We must be willing to take action. Perhaps this means that you join a march or a demonstration. Maybe it means that you write your local sheriff or chief of police to ask what they are doing to prevent police violence. It could be researching candidates' positions on racial issues when it’s time to vote — and being willing to let those positions effect how you vote.

Action definitely includes educating yourself — reading books like The History of White People by Nell Irvin Painter or The Warmth of Other Suns by Isabel Wilkerson, or listening to podcasts like NPR’s Code Switch.

And action also involves a willingness to point out racism or raise uncomfortable questions, like why that candidate of color doesn’t seem to “mesh as well with the company culture” as the white candidate. We can’t be, and shouldn’t want to be, white saviors; we need to take action carefully and in ways that reflect the actual needs and concerns of people of color in our communities or organizations. But we white people built racism; we benefit from racism; we have the power to perpetuate it — and that means we also have the power to dismantle it.

And finally, for those of us with younger children, we must raise our children to see racism — and we must help them de-center whiteness. I find the second part simpler: my girls are avid readers, and I make sure that they read books by people of color and books with protagonists that don’t look like them. I’m not as good at making sure they see diversity in their shows, but I want to make sure that they don’t assume that every hero shares their skin color — or assume that they can’t identify with characters of different races. Middle grade books are, slowly, improving on this front, but we as parents need to be proactive. This website is a helpful starting point in finding more diverse books.

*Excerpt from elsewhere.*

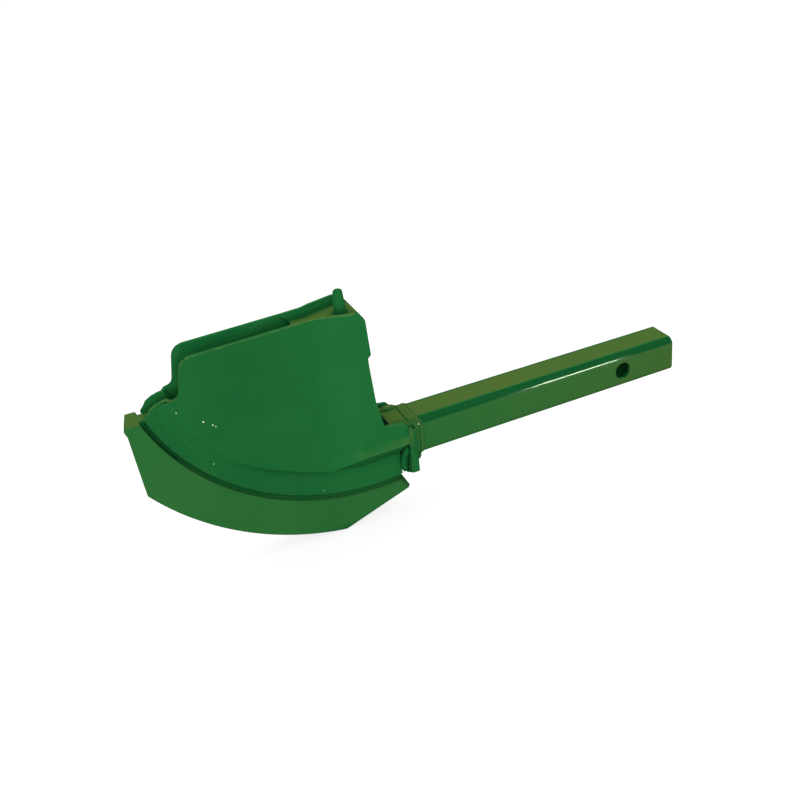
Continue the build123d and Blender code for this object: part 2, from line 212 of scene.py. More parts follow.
@dataclass(frozen=True)
class GreenEnamel:
    """Green enamel: fine orange peel, random clouds of tone, painted warm light, shade and
    highlights.

    Attributes:
        name: the material's name.
        base: the enamel's own colour.
        film: the olive colour of painted warm light, falling mostly on faces that look up.
        film_side: the painted warm light's share on upright faces.
        film_up: its share on level faces that look up.
        film_slope: its share on faces that face half up.
        film_along: its added share for each metre behind the collar.
        shoulder: painted shade, how much darker the enamel is on roundings that face half up.
        grime: painted shade, how much darker it is in corners.
        rim_film: the share of the painted warm light that stays on narrow faces that look up.
        rim_extra: the painted highlight on narrow faces, as an added share of the warm light.
        level_from: how far up a face looks where the level faces' warm light starts and is whole.
        slope_from: how far up it looks where a slope starts and is whole.
        bare_within: no painted warm light lies closer than this to the X axis, across and up.
        wear: how much lighter the rounded edges are painted, as painted highlights.
        rubbed: the colour of that painted highlight.
        mottle: how much the shade wanders, as a share.
        roughness: the enamel's mean roughness.
        shine: the weight of the clear coat on roundings.
        coat_roughness: the coat's roughness.
        coat_heights: how far up a face looks where the coat starts, is whole, fades and ends.
        coat_stations: the stations where it does the same.
        peel: the height of the sprayed surface's unevenness.
        lumps: the height of broader unevenness.
        scales: the features in a metre of the clouds, the grain, the peel and the lumps.
        corner_reach: how near another face makes a corner.
        rub_from: the levels of the noise between which an edge carries the painted highlight.
        front_shade: painted shade, how much darker the sheet is in its front half.
        front_from: the stations between which that fades out.
        bare_before: painted shade covers the shank in front of this station, between the cheeks.
        mill_scale: the near black colour of that painted shade.
    """

    name: str
    base: tuple = (0.0112, 0.150, 0.0375, 1.0)
    film: tuple = (0.135, 0.150, 0.024, 1.0)
    film_side: float = 0.03
    film_up: float = 0.50
    film_slope: float = 0.0
    film_along: float = 0.0
    shoulder: float = 0.24
    grime: float = 0.55
    rim_film: float = 0.15
    rim_extra: float = 0.0
    level_from: tuple = (0.90, 0.985)
    slope_from: tuple = (0.08, 0.40)
    bare_within: float = 0.0
    wear: float = 0.35
    rubbed: tuple = (0.12, 0.23, 0.075, 1.0)
    mottle: float = 0.10
    roughness: float = 0.24
    shine: float = 0.0
    coat_roughness: float = 0.08
    coat_heights: tuple = (0.02, 0.10, 0.45, 0.60)
    coat_stations: tuple = (-130.0 * MM, -60.0 * MM, -8.0 * MM, 16.0 * MM)
    peel: float = 0.000010
    lumps: float = 0.00005
    scales: tuple = (26.0, 380.0, 1100.0, 45.0)
    corner_reach: float = 7.0 * MM
    rub_from: tuple = (0.62, 0.92)
    front_shade: float = 0.0
    front_from: tuple = (-290.0 * MM, -225.0 * MM)
    bare_before: float = -1.0
    mill_scale: tuple = (0.002, 0.022, 0.008, 1.0)

    def build(self) -> bpy.types.Material:
        """Builds the material and returns it."""
        graph = Graph(bpy.data.materials.new(self.name))
        place = graph.node("ShaderNodeTexCoord", {}, {}, "Object")
        along = graph.axis(place, "X")
        height = graph.axis(graph.node("ShaderNodeNewGeometry", {}, {}, "Normal"), "Z")
        level = graph.smooth_step(height, *self.level_from)
        sloping = graph.smooth_step(height, *self.slope_from) * (1.0 - level)
        cloud_scale, grain_scale, peel_scale, lump_scale = self.scales
        cloud = graph.noise(place, cloud_scale, 3.0, 0.6)
        grain = graph.noise(place, grain_scale, 3.0, 0.6)
        open_share = graph.node(
            "ShaderNodeAmbientOcclusion", {"samples": 8}, {"Distance": self.corner_reach}, "AO"
        )
        # Painted light: an olive tint standing in for warm light that falls on faces looking up.
        film = self.film_share(graph, place, level, sloping)
        # The noises lie about one half, so the factors made of them lie about one.
        film = (film * open_share * open_share * (cloud * 0.6 + 0.7)).clamped()
        colour = graph.mix_colour(film, self.base, self.film)
        # Painted highlight: rounded edges turn lighter where the noise allows.
        edge = graph.node("ShaderNodeAttribute", {"attribute_name": EDGE_MARK}, {}, "Fac")
        edge_glint = edge * graph.smooth_step(grain + cloud * 0.5, *self.rub_from) * self.wear
        colour = graph.mix_colour(edge_glint.clamped(), colour, self.rubbed)
        shade = cloud * self.mottle + grain * (self.mottle * 0.6) + (1.0 - self.mottle * 0.8)
        # Painted shade on roundings that face half up, standing in for a reflection of dim
        # surroundings.
        shade = shade * (1.0 - sloping * self.shoulder)
        # Painted shade in corners, from the ambient occlusion.
        shade = shade * (open_share * self.grime + (1.0 - self.grime))
        # Painted shade: the sheet's front half is darker.
        front = 1.0 - graph.smooth_step(along, *self.front_from)
        shade = shade * (1.0 - front * self.front_shade)
        colour = graph.node(
            "ShaderNodeVectorMath", {"operation": "SCALE"}, {0: colour, "Scale": shade}
        )
        # Painted shade: in front of the station the shank turns near black, as the shade between
        # the cheeks.
        painted = graph.smooth_step(
            along + cloud * 0.6 * MM, self.bare_before - 0.1 * MM, self.bare_before + 0.7 * MM
        )
        colour = graph.mix_colour(painted, self.mill_scale, colour)
        peel = graph.noise(place, peel_scale, 2.0) * self.peel
        bumps = peel + graph.noise(place, lump_scale, 2.0) * self.lumps
        shader = graph.node(
            "ShaderNodeBsdfPrincipled",
            {},
            {
                "Base Color": colour,
                "Roughness": grain * 0.10 + film * 0.20 + (self.roughness - 0.05),
                "Normal": graph.node("ShaderNodeBump", {}, {"Distance": 1.0, "Height": bumps}),
                # At a glancing angle a sheen of the white surroundings would turn the green grey.
                "Specular IOR Level": 0.0,
                "Coat Weight": self.coat(graph, height, along),
                "Coat Roughness": self.coat_roughness,
            },
        )
        graph.show(shader)
        return graph.owner

    def coat(self, graph: Graph, height: Shade, along: Shade) -> "Shade | float":
        """The clear coat's weight, which only roundings along the bar's middle carry.

        Args:
            graph: the material's graph.
            height: how far the surface faces up.
            along: the station.

        Returns:
            The weight.
        """
        if self.shine == 0.0:
            return 0.0
        rounding = graph.window(height, *self.coat_heights)
        return rounding * graph.window(along, *self.coat_stations) * self.shine

    def film_share(self, graph: Graph, place: Shade, level: Shade, sloping: Shade) -> Shade:
        """The painted warm light's share before corners and clouds thin it.

        Args:
            graph: the material's graph.
            place: the object coordinates.
            level: how level the face is.
            sloping: how much it slopes.

        Returns:
            The share.
        """
        narrow = graph.node("ShaderNodeAttribute", {"attribute_name": RIM_MARK}, {}, "Fac")
        behind = (graph.axis(place, "X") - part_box("collar_plate")[1].x).clamped()
        upright = behind * self.film_along + self.film_side
        level_light = (1.0 - narrow * (1.0 - self.rim_film)) * self.film_up
        side_light = upright * (1.0 - sloping) + sloping * self.film_slope
        film = side_light * (1.0 - level) + level * level_light
        # Painted highlight on narrow faces such as arrises.
        film = film + narrow * self.rim_extra
        if self.bare_within > 0.0:
            film = film * self.outside(graph, place)
        return film

    def outside(self, graph: Graph, place: Shade) -> Shade:
        """Where a face lies outside the square round the X axis that gets no painted warm light.

        Args:
            graph: the material's graph.
            place: the object coordinates.

        Returns:
            One outside the square and zero inside it.
        """
        across = graph.math("ABSOLUTE", graph.axis(place, "Y"), 0.0)
        up = graph.math("ABSOLUTE", graph.axis(place, "Z"), 0.0)
        far = graph.math("MAXIMUM", across, up)
        return graph.smooth_step(far, self.bare_within, self.bare_within + 0.5 * MM)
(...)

Making my kids aware of racism is harder. I stumble over these conversations, both because I don’t quite know how to explain police brutality to an 8-year-old and because I don’t want to crush their innocence. I don’t want them to know that the world can be such an awful place — and, because they’re unlikely to experience racism first-hand, I don’t need to open their eyes to this dark side of our society.

But the truth is, my oldest daughter has a friend who is black and 12 years old, just like Tamir Rice. He already knows how ugly people can be towards black boys; how can my daughter be a good friend if she doesn’t?

A quick google search will bring up many, many resources for talking to your kids about racism. In my experience, though, preparing for a single big conversation isn’t helpful — instead, we need to be willing to talk to our kids about racism whenever it may come up and however awkward we may feel. When everyone is talking about Trayvon Martin. When they wonder about a friend of color. When it’s Black History Month and they come home thinking that Martin Luther King Jr. ended racism. When you watch a show together and see stereotypes or damaging portrayals.

We must perform the very Christ-like action of setting aside our privilege and power for the benefit of others. This command is for every follower of Christ, but I don’t believe that we can lay down our power until we acknowledge that we have it, which is this case means acknowledging our complicity in racist structures in the U.S.

  1. Privilege is complicated and intersectional, but 1) if you’re new or slightly resistant to the idea of privilege, I highly recommend [this essay][3] by John Scalzi explaining privilege through the metaphor of video games; and 2) it’s not particularly useful to play oppression olympics; every individual is different. But generally speaking, the path to success for a white person in America has significantly fewer potholes and detours that the path for a person of color.